Sunday, August 2, 2009

fleety

linky was commenting that my blog entries were v emo, touching on f/s and r/s and such. and i retorted that i thought they were mostly happy entries describing my daily events and happenings, but that my friendster blog (from a few yrs back) does show up my v vulnerable side tho.

anyways i passed that blog add to belle cos i wanted to continue to talk abt her here w/o fear of reprisal (haha!). she actually read everything la. but i guess i'll be giving her this actual one soon so i shall have to refrain from bitching too much here. or maybe i shall. and simply edit/delete the incriminating posts then. hahaha.
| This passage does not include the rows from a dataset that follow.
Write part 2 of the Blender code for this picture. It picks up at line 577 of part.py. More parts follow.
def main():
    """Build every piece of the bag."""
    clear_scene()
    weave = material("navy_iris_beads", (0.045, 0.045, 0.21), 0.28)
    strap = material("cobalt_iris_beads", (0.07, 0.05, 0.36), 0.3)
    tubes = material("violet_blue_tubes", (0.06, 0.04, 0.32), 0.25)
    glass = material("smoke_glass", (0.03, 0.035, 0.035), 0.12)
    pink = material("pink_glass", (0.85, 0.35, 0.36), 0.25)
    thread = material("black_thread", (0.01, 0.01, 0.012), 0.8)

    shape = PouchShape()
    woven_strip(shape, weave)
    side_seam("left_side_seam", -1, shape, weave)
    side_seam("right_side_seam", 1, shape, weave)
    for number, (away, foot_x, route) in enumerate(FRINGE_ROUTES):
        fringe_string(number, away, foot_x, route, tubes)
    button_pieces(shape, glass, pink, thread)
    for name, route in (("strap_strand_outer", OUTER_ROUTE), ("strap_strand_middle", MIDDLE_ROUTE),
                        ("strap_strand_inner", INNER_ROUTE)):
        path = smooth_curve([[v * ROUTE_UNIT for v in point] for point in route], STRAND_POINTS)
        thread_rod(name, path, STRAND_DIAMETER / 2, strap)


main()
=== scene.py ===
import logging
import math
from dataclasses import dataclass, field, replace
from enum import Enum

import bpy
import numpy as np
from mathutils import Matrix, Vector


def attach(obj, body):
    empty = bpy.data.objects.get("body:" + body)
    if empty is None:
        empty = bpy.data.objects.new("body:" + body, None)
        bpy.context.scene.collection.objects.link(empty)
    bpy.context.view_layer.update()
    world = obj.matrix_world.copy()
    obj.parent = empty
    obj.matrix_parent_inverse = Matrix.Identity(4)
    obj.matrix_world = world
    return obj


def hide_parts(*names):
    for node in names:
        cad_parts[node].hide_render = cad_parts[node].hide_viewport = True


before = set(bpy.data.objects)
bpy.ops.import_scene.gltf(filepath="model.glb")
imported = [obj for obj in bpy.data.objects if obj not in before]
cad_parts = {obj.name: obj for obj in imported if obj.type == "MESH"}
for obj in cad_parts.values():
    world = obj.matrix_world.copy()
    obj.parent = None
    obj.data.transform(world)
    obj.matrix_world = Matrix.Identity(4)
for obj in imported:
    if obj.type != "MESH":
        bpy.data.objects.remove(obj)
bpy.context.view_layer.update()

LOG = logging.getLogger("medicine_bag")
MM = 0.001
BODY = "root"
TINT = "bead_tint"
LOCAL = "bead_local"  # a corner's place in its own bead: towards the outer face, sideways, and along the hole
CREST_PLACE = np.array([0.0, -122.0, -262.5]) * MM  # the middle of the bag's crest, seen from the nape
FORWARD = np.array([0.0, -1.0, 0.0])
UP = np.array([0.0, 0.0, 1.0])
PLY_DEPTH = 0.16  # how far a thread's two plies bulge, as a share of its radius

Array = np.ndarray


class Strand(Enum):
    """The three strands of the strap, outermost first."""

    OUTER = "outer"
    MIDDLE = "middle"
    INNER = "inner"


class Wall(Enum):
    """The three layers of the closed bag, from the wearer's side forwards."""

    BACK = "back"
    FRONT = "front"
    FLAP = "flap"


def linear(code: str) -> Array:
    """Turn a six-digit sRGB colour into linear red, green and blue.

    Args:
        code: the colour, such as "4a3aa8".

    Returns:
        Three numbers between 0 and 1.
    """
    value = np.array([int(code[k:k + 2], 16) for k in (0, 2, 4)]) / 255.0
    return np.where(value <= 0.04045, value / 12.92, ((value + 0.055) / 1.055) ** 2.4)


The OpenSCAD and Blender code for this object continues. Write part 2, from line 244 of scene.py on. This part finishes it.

hmm so far it's gg good.. but i'm of the opinion that one shouldn't allow feelings to overrule the rational side until after the 5th date (it's later, btw). afterall, u've got to see whether the personality and qualities she has are what u're looking for, and it's impt to judge objectively at times, esp given tt it's likely a long term thing this time.

of cos it doesn't necessarily guarantee success, just a higher chance of it occuring, but allowing feelings to just dictate the flow is too capricious an act i feel. no longer young le, cannot waste time testing and hoping for the best.

anyways i'm seriously considering joining SDU activities, of which they've been sending me notifications of events given that i'm a member (auto, cos graduate le). the courses are heavily subsidised and the one day events (road race, eating marathons, photography workshop) seem really fun and enriching.

another reason is tt i need new friends. too many friends are getting attached and leaving me less time. and some seemingly stayer-friends are also drifting away, slowly but surely. it's a sad thing. new activity partners would be great too, so i dun have to depend on the same few pple for certain stuff.

i'm sure it's not tt hard to find pple out there with the same vibe as me.